Now the formula for a transformation of velocity looks like

qi'(ε) =

qi' + ε·A 1 + ε·B

where
A = ∂ξ_i(t,q)/∂t +
+ Σ_k[∂ξ_i(t,q)/∂q_k]·q_k'
and
B = ∂τ(t,q)/∂t +
+ Σ_k[∂τ(t,q)/∂q_k]·q_k'

Let's not forget our goal - to establish how the velocity is transformed by ε-transformation, which implies differentiation of the transformed velocity by a transformation parameter ε at point ε=0 to find instantaneous velocity rate of change at the initial position {t,q}.

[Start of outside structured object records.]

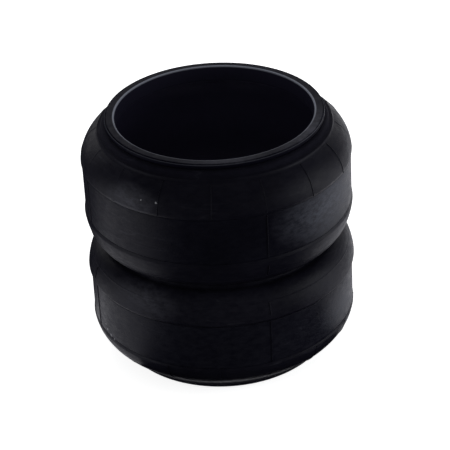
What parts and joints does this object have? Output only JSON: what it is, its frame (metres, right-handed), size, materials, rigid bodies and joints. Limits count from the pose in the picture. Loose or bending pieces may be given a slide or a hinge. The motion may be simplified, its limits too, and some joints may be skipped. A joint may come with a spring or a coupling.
{
  "type": "air_bellows_actuator",
  "caption": "Bare rubber air bellows actuator with two convolutions, beaded ends and a girdle hoop; 265 mm free height, 281 mm across.",
  "frame": {"origin": "centre of the lower bead's face, on the bellows' axis", "axes": "+Z along the bellows' axis, from the lower bead to the upper bead"},
  "size_m": [0.2806, 0.2806, 0.265],
  "materials": {
    "cover_rubber": "satin",
    "liner_rubber": "matte",
    "filler_rubber": "matte",
    "cord_ply": "matte",
    "bead_steel": "satin"
  },
  "bodies": {
    "lower_bead": {"lower_bead_wrap": "cover_rubber", "lower_bead_core": "bead_steel", "lower_bead_filler": "filler_rubber", "lower_shoulder_cover": "cover_rubber", "outer_ply": "cord_ply", "inner_ply": "cord_ply", "inner_liner": "liner_rubber"},
    "lower_belt": {"lower_belt_cover": "cover_rubber", "lower_flank_cover": "cover_rubber"},
    "girdle": {"waist_cover": "cover_rubber", "girdle_hoop": "bead_steel"},
    "upper_belt": {"upper_belt_cover": "cover_rubber", "upper_flank_cover": "cover_rubber", "upper_shoulder_cover": "cover_rubber"},
    "upper_bead": {"upper_bead_wrap": "cover_rubber", "upper_bead_core": "bead_steel", "upper_bead_filler": "filler_rubber"}
  },
  "joints": [
    {"name": "lower_shoulder_stroke", "type": "slide", "parent": "lower_bead", "child": "lower_belt", "axis": [0, 0, 1], "range_m": [-0.02, 0.012], "stiffness_N_per_m": 30000, "springref_m": 0.001, "deforming": ["lower_shoulder_cover", "outer_ply", "inner_ply", "inner_liner"]},
    {"name": "lower_fold_stroke", "type": "slide", "parent": "lower_belt", "child": "girdle", "axis": [0, 0, 1], "range_m": [-0.02, 0.012], "stiffness_N_per_m": 30000, "springref_m": 0.0008, "deforming": ["lower_flank_cover"]},
    {"name": "upper_fold_stroke", "type": "slide", "parent": "girdle", "child": "upper_belt", "axis": [0, 0, 1], "range_m": [-0.02, 0.012], "stiffness_N_per_m": 30000, "springref_m": 0.0006, "deforming": ["upper_flank_cover"]},
    {"name": "upper_bead_tilt", "type": "hinge", "parent": "upper_belt", "child": "upper_bead", "pos_m": [0, 0, 0.235], "axis": [1, 0, 0], "range_deg": [-8, 8], "stiffness_Nm_per_rad": 60, "deforming": ["upper_shoulder_cover"]}
  ],
  "couplings": [
    {"joint": "lower_fold_stroke", "follows": "lower_shoulder_stroke", "ratio": 1},
    {"joint": "upper_fold_stroke", "follows": "lower_shoulder_stroke", "ratio": 1}
  ]
}
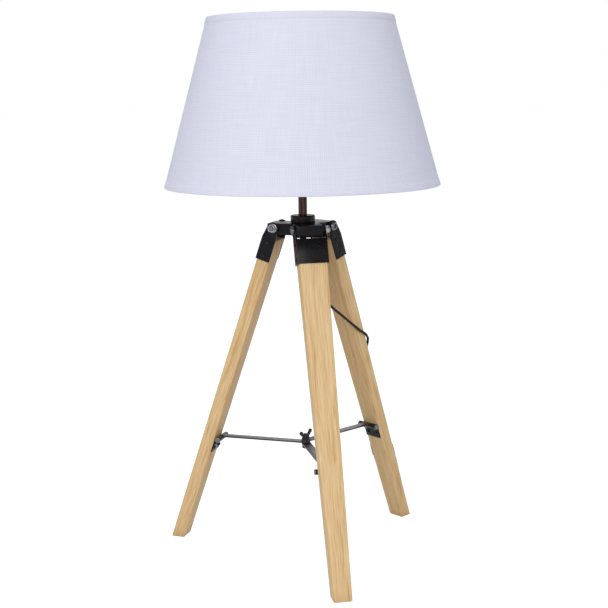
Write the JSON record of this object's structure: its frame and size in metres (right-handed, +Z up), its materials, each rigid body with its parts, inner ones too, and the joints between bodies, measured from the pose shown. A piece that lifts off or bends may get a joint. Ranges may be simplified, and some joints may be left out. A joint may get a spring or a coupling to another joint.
{
  "type": "tripod table lamp",
  "caption": "Table lamp on splayed wooden tripod legs pinned to a steel hub, with a flat strip spreader and wing nut below and a tapered fabric shade over a globe bulb.",
  "frame": {"origin": "on the table, under the pole's axis", "axes": "+Z up along the pole, -Y towards the front leg, +X to the right"},
  "size_m": [0.3599, 0.5337, 0.5945],
  "materials": {
    "leg_wood": "clear matt lacquer",
    "black_steel": "black satin powder coat",
    "dark_hardware": "black zinc",
    "bright_hardware": "zinc plate",
    "pole_steel": "dark bronze plate",
    "strip_steel": "dark oiled steel",
    "holder_plastic": "smooth black",
    "holder_core": "glazed white",
    "contact_brass": "plain brass",
    "bulb_metal": "bright",
    "bulb_glass": "opal white",
    "shade_fabric": "fine white weave on a stiff lining",
    "white_wire": "white coat",
    "cord_rubber": "soft black",
    "tie_plastic": "soft black"
  },
  "bodies": {
    "stand": {"leg_front": "leg_wood", "leg_left": "leg_wood", "leg_right": "leg_wood", "leg_bracket_front": "black_steel", "leg_bracket_left": "black_steel", "leg_bracket_right": "black_steel", "bracket_screws": "dark_hardware", "hub": "black_steel", "collar": "black_steel", "pivot_bolts": "bright_hardware", "pivot_nuts": "bright_hardware", "pivot_washers": "bright_hardware", "pole": "pole_steel", "pole_washer": "bright_hardware", "pole_nut": "bright_hardware", "strain_relief": "cord_rubber", "lampholder_cap": "holder_plastic", "lampholder_body": "holder_plastic", "lampholder_core": "holder_core", "screw_shell": "contact_brass", "centre_contact": "contact_brass", "shade_panel": "shade_fabric", "shade_hem_lower": "shade_fabric", "shade_hem_upper": "shade_fabric", "shade_fitter": "white_wire", "shade_top_wire": "white_wire", "strut_front": "strip_steel", "strut_left": "strip_steel", "strut_right": "strip_steel", "hinge_leaf_front": "black_steel", "hinge_leaf_left": "black_steel", "hinge_leaf_right": "black_steel", "hinge_pins": "bright_hardware", "leaf_screws": "bright_hardware", "centre_bolt": "dark_hardware", "centre_washers": "strip_steel", "cord_lead": "cord_rubber", "cord_hank": "cord_rubber", "cord_tie": "tie_plastic", "cord_tail": "cord_rubber", "plug_relief": "cord_rubber", "plug_body": "cord_rubber", "plug_blades": "contact_brass"},
    "wing_nut": {"wing_nut": "dark_hardware"},
    "shade_ring": {"shade_ring": "holder_plastic"},
    "bulb": {"bulb_cap": "bulb_metal", "bulb_globe": "bulb_glass"},
    "switch_bar": {"switch_bar": "holder_plastic"}
  },
  "joints": [
    {"name": "wing_nut_turn", "type": "hinge", "parent": "stand", "child": "wing_nut", "pos_m": [0, 0, 0.13], "axis": [0, 0, 1], "continuous": true},
    {"name": "shade_ring_turn", "type": "hinge", "parent": "stand", "child": "shade_ring", "pos_m": [0, 0, 0.45], "axis": [0, 0, 1], "continuous": true},
    {"name": "bulb_turn", "type": "hinge", "parent": "stand", "child": "bulb", "pos_m": [0, 0, 0.45], "axis": [0, 0, 1], "continuous": true},
    {"name": "switch_press", "type": "slide", "parent": "stand", "child": "switch_bar", "axis": [1, 0, 0], "range_m": [0, 0.004]}
  ]
}
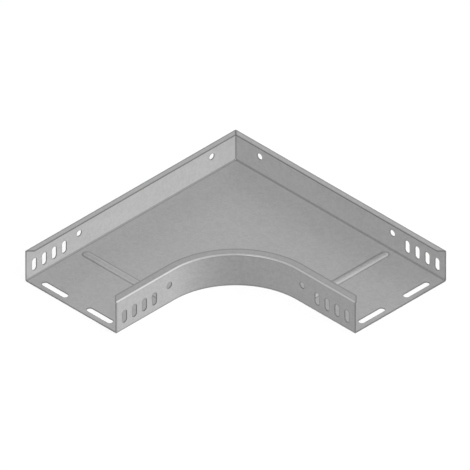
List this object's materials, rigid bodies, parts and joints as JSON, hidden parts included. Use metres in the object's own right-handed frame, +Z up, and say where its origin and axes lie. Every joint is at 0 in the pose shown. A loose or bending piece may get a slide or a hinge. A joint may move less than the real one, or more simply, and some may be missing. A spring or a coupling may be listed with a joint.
{
  "type": "cable tray bend",
  "caption": "Flat right-angle bend for a sheet steel cable tray, with inward lips, slotted ends and a rolled inner side wall.",
  "frame": {"origin": "centre of the overall box, on the underside of the floor", "axes": "+Z up out of the channel; the outer corner is at -X +Y, one leg runs from it along -Y and the other along +X"},
  "size_m": [0.47, 0.47, 0.06],
  "materials": {
    "galvanised_sheet": "strip galvanised, smooth, fine grain, satin"
  },
  "bodies": {
    "root": {"tray_body": "galvanised_sheet", "inner_side_wall": "galvanised_sheet"}
  },
  "joints": []
}
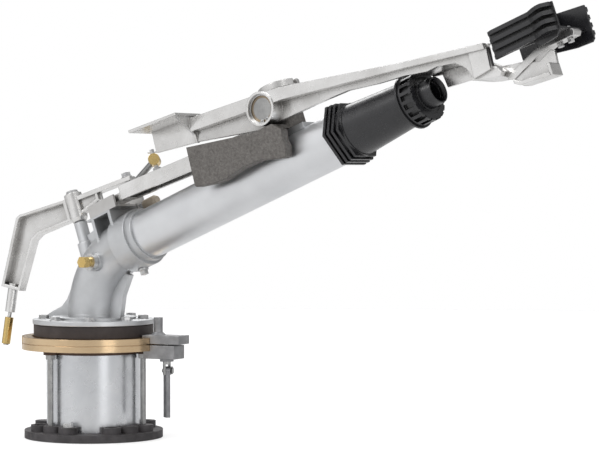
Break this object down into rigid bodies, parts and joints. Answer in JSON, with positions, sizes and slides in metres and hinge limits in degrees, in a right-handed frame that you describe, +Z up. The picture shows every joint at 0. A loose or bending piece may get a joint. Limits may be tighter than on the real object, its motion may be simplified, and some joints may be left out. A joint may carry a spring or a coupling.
{
  "type": "large impact sprinkler",
  "caption": "Large part-circle impact sprinkler: slewing base, raised barrel with nozzle, trip lever and link, swinging pivot frame and drive arm with a ribbed vane.",
  "frame": {"origin": "centre of the base flange's underside, on the swivel axis", "axes": "+Z up the swivel axis, +X the way the barrel points as seen from above, +Y to the left of the barrel"},
  "size_m": [0.9864, 0.2202, 0.5951],
  "materials": {
    "flange_iron": "dark grey cast iron, machined top",
    "zinc_steel": "bright zinc plated steel",
    "housing_steel": "bright, mottled, turned",
    "rod_steel": "stainless steel, drawn",
    "brown_plate": "dark brown coated plate",
    "ring_bronze": "turned bronze, satin",
    "seal_rubber": "black rubber",
    "race_steel": "ground bearing steel",
    "hub_dark": "dark brown grey coating",
    "cast_aluminium": "bead blasted casting",
    "barrel_aluminium": "satin anodised tube",
    "plug_brass": "machined brass",
    "black_plastic": "black moulded plastic, satin",
    "guide_steel": "folded stainless sheet",
    "bumper_urethane": "beige urethane",
    "bright_aluminium": "tumbled bright casting",
    "weight_iron": "rough grey brown cast iron",
    "bush_bronze": "sintered bronze",
    "stop_aluminium": "dull cast aluminium",
    "handle_steel": "flat steel bar"
  },
  "bodies": {
    "base": {"base_flange": "flange_iron", "flange_screws": "zinc_steel", "bearing_housing": "housing_steel", "tie_rods": "rod_steel", "tie_rod_nuts": "rod_steel", "retainer_plate": "brown_plate", "trip_ring": "ring_bronze", "lower_seal": "seal_rubber", "bearing_outer_races": "race_steel", "bearing_spacer": "race_steel"},
    "swivel": {"swivel_sleeve": "rod_steel", "bearing_inner_races": "race_steel", "bearing_balls": "race_steel", "hub_ring": "hub_dark", "flange_gasket": "seal_rubber", "elbow": "cast_aluminium", "elbow_bolts": "zinc_steel", "side_coupling": "zinc_steel", "brass_plug": "plug_brass", "belly_plug": "zinc_steel", "barrel_tube": "barrel_aluminium", "stream_straightener": "barrel_aluminium", "nozzle_nut": "black_plastic", "nozzle_cone": "black_plastic", "nozzle_cap": "black_plastic", "nozzle_ring": "black_plastic", "pivot_post": "cast_aluminium", "post_cap": "zinc_steel", "guide_channel": "guide_steel", "guide_screws": "zinc_steel", "travel_bumper": "bumper_urethane", "bumper_bolt": "zinc_steel", "pivot_pedestal": "cast_aluminium"},
    "trip_lever": {"trip_lever": "bright_aluminium", "lever_bolt": "zinc_steel"},
    "roller": {"trip_roller": "plug_brass"},
    "link": {"link_rod": "rod_steel", "brass_swivel": "plug_brass", "link_pin": "zinc_steel"},
    "pivot_frame": {"tiller_bar": "bright_aluminium", "pivot_weight": "weight_iron", "pivot_cap": "bright_aluminium", "arm_shaft": "rod_steel"},
    "drive_arm": {"drive_arm": "bright_aluminium", "arm_bushing": "bush_bronze", "arm_circlip": "zinc_steel", "drive_vane": "black_plastic", "vane_screws": "zinc_steel"},
    "stop_a": {"stop_a_jaws": "stop_aluminium", "stop_a_lower_jaw": "stop_aluminium", "stop_a_screw": "rod_steel"},
    "handle_a": {"stop_a_handle": "handle_steel"},
    "stop_b": {"stop_b_jaws": "stop_aluminium", "stop_b_lower_jaw": "stop_aluminium", "stop_b_screw": "rod_steel"},
    "handle_b": {"stop_b_handle": "handle_steel"}
  },
  "joints": [
    {"name": "swivel_turn", "type": "hinge", "parent": "base", "child": "swivel", "pos_m": [0, 0, 0.09], "axis": [0, 0, 1], "range_deg": [-45, 165]},
    {"name": "lever_trip", "type": "hinge", "parent": "swivel", "child": "trip_lever", "pos_m": [-0.03538, 0, 0.33261], "axis": [-0.3584, 0, 0.9336], "range_deg": [-24, 0]},
    {"name": "roller_spin", "type": "hinge", "parent": "trip_lever", "child": "roller", "pos_m": [-0.14184, -0.03502, 0.15018], "axis": [0.0936, 0.0941, 0.9912], "continuous": true},
    {"name": "link_swing", "type": "hinge", "parent": "trip_lever", "child": "link", "pos_m": [0.05182, 0.01969, 0.36394], "axis": [-0.3584, 0, 0.9336], "range_deg": [0, 60.8]},
    {"name": "frame_swing", "type": "hinge", "parent": "swivel", "child": "pivot_frame", "pos_m": [0.36188, 0, 0.46689], "axis": [-0.3584, 0, 0.9336], "range_deg": [-4, 0]},
    {"name": "arm_pitch", "type": "hinge", "parent": "pivot_frame", "child": "drive_arm", "pos_m": [0.3617, 0, 0.46736], "axis": [0.0326, -0.9994, 0.0125], "range_deg": [0, 6]},
    {"name": "stop_a_shift", "type": "hinge", "parent": "base", "child": "stop_a", "pos_m": [0, 0, 0.137], "axis": [0, 0, 1], "range_deg": [-30, 60]},
    {"name": "handle_a_fold", "type": "hinge", "parent": "stop_a", "child": "handle_a", "pos_m": [0.11911, 0.02641, 0.1], "axis": [0.4617, 0.887, 0], "range_deg": [-90, 90]},
    {"name": "stop_b_shift", "type": "hinge", "parent": "base", "child": "stop_b", "pos_m": [0, 0, 0.137], "axis": [0, 0, 1], "range_deg": [-50, 30]},
    {"name": "handle_b_fold", "type": "hinge", "parent": "stop_b", "child": "handle_b", "pos_m": [-0.08627, 0.08627, 0.1], "axis": [-0.9962, -0.0872, 0], "range_deg": [-90, 90]}
  ],
  "couplings": [
    {"joint": "link_swing", "follows": "lever_trip", "ratio": -2.5333},
    {"joint": "frame_swing", "follows": "lever_trip", "ratio": 0.16667}
  ]
}
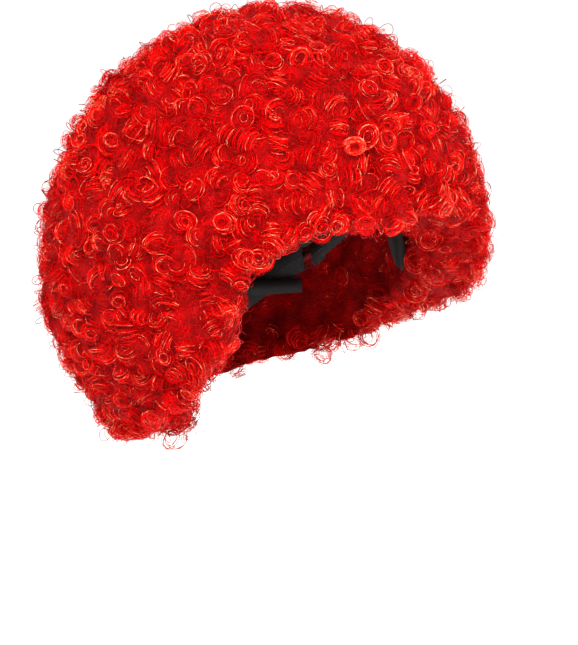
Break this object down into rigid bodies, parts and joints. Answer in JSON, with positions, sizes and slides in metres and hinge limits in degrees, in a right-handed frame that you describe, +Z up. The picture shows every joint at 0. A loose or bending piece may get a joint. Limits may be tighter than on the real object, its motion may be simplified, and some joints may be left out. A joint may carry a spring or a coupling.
{
  "type": "afro costume wig",
  "caption": "Round afro wig of tight red curls sewn in rows on a stretch net cap, open at the face and below, with hooked elastic straps at the nape.",
  "frame": {"origin": "middle of the wearer's head at brow height, where the cap's hat size is measured", "axes": "+Z up, the wearer faces -Y, +X is the wearer's left"},
  "size_m": [0.2718, 0.2808, 0.2417],
  "materials": {
    "hair": "glossy curled synthetic fibre",
    "weft": "stitched track",
    "net": "stretch netting",
    "elastic": "woven elastic tape",
    "velvet": "brushed velvet",
    "label": "satin ribbon",
    "steel": "black enamel"
  },
  "bodies": {
    "cap": {"hair_row_01": "hair", "hair_row_02": "hair", "hair_row_03": "hair", "hair_row_04": "hair", "hair_row_05": "hair", "hair_row_06": "hair", "hair_row_07": "hair", "hair_row_08": "hair", "hair_row_09": "hair", "hair_crown": "hair", "weft_01": "weft", "weft_02": "weft", "weft_03": "weft", "weft_04": "weft", "weft_05": "weft", "weft_06": "weft", "weft_07": "weft", "weft_08": "weft", "weft_09": "weft", "weft_crown": "weft", "net_cap": "net", "crown_patch": "velvet", "crown_pad": "velvet", "front_band": "velvet", "ear_tab_left": "velvet", "ear_tab_right": "velvet", "rib_middle": "elastic", "rib_front_left": "elastic", "rib_front_right": "elastic", "rib_back_left": "elastic", "rib_back_right": "elastic", "nape_band": "elastic", "ear_band_left": "elastic", "ear_band_right": "elastic", "eyelet_tape_left": "elastic", "eyelet_tape_right": "elastic", "care_label": "label"},
    "strap_left": {"adjuster_strap_left": "elastic"},
    "hook_left": {"hook_left": "steel"},
    "strap_right": {"adjuster_strap_right": "elastic"},
    "hook_right": {"hook_right": "steel"}
  },
  "joints": [
    {"name": "strap_left_swing", "type": "hinge", "parent": "cap", "child": "strap_left", "pos_m": [0.05241, 0.05566, -0.04529], "axis": [0.3119, 0.2049, 0.9278], "range_deg": [0, 60]},
    {"name": "hook_left_turn", "type": "hinge", "parent": "strap_left", "child": "hook_left", "pos_m": [0.02481, 0.07718, -0.04077], "axis": [0.3119, 0.2049, 0.9278], "range_deg": [0, 75]},
    {"name": "strap_right_swing", "type": "hinge", "parent": "cap", "child": "strap_right", "pos_m": [-0.05241, 0.05566, -0.04529], "axis": [0.3119, -0.2049, -0.9278], "range_deg": [0, 60]},
    {"name": "hook_right_turn", "type": "hinge", "parent": "strap_right", "child": "hook_right", "pos_m": [-0.02481, 0.07718, -0.04077], "axis": [0.3119, -0.2049, -0.9278], "range_deg": [0, 75]}
  ]
}
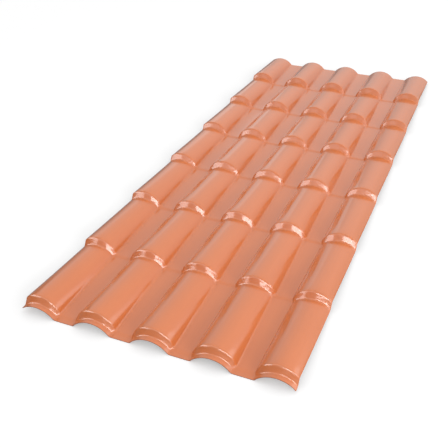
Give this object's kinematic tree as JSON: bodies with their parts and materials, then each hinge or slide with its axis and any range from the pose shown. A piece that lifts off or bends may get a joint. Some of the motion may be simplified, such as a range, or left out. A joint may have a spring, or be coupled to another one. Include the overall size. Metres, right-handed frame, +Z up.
{
  "type": "roofing sheet",
  "caption": "Thin moulded PVC roofing sheet: rounded waves run its length and stepped risers across them look like overlapping clay barrel tiles.",
  "frame": {"origin": "middle of the footprint, at the level the sheet rests on", "axes": "+X across the waves, +Y along the waves from the eaves end (with the short lip) to the ridge end, +Z up out of the weather side"},
  "size_m": [0.8514, 2.3, 0.0563],
  "materials": {
    "pvc": "smooth satin to glossy terracotta PVC, coloured right through"
  },
  "bodies": {
    "root": {"roofing_sheet": "pvc"}
  },
  "joints": []
}
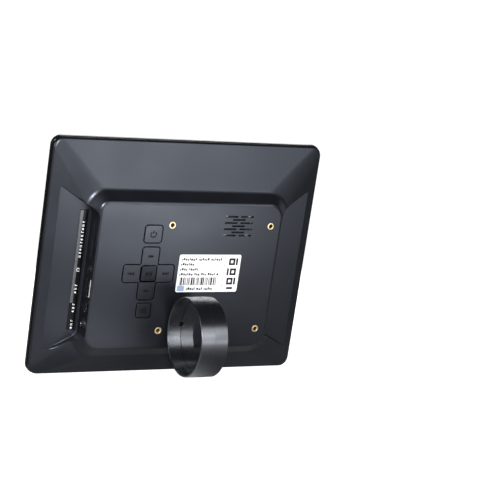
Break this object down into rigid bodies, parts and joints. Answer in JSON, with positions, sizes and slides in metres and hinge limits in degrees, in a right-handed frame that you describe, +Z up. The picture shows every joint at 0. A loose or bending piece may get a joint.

If the above expression would be of the form
q_i'^(ε) − q_i' = ε·X + o(ε)
then we could say that
lim_ε→0 (q_i'^(ε) − q_i')/ε =
= d(q_i'^(ε))/dε|_ε=0 = X

To achieve this goal, we will convert our formula

qi'(ε) =

qi' + ε·A 1 + ε·B

into more desirable form using this easily verifiable identity
(1+ε·B)·[q_i' + ε·(A−B·q_i')] =
= q_i' + ε·A + o(ε)

Dividing both parts by (1+ε·B) will result in
q_i' + ε·(A−B·q_i') =
= [q_i' + ε·A + o(ε)] / (1+ε·B) =
= [q_i' + ε·A] / (1+ε·B) + o(ε) =
= q_i'^(ε) + o(ε)
Therefore,
q_i'^(ε) = q_i' + ε·(A−B·q_i') + o(ε)

Hence, the instantaneous rate of change of velocity at point {t,q} is
d(q_i'^(ε))/dε|_ε=0 = A−B·q_i' =
= {∂ξ_i(t,q)/∂t +
+ Σ_k[∂ξ_i(t,q)/∂q_k]·q_k'} −
− q_i'·{∂τ(t,q)/∂t +
+ Σ_k[∂τ(t,q)/∂q_k]·q_k'}

In the above expression we can recognize two full time derivatives
dξ_i(t,q)/dt = ∂ξ_i(t,q)/∂t +
+ Σ_k[∂ξ_i(t,q)/∂q_k]·q_k'
and
dτ(t,q)/dt = ∂τ(t,q)/∂t +
+ Σ_k[∂τ(t,q)/∂q_k]·q_k'
which makes our formula for a rate of change of velocity much simpler
d(q_i'^(ε))/dε|_ε=0 =
= dξ_i(t,q)/dt − q_i'·dτ(t,q)/dt
where
ξ_i(t,q)=∂q_i^(ε)/∂ε|_ε=0
represents the rate of change of position by infinitesimal ε-transformation, whose time derivative (the first term in the above formula) is the rate of change of velocity without taking into consideration the transformation of time
and
τ(t,q)=∂t^(ε)/∂ε|_ε=0
whose time derivative multiplied by q_i' (the second term in the above formula) represents an adjustment caused by ε-transformation of time.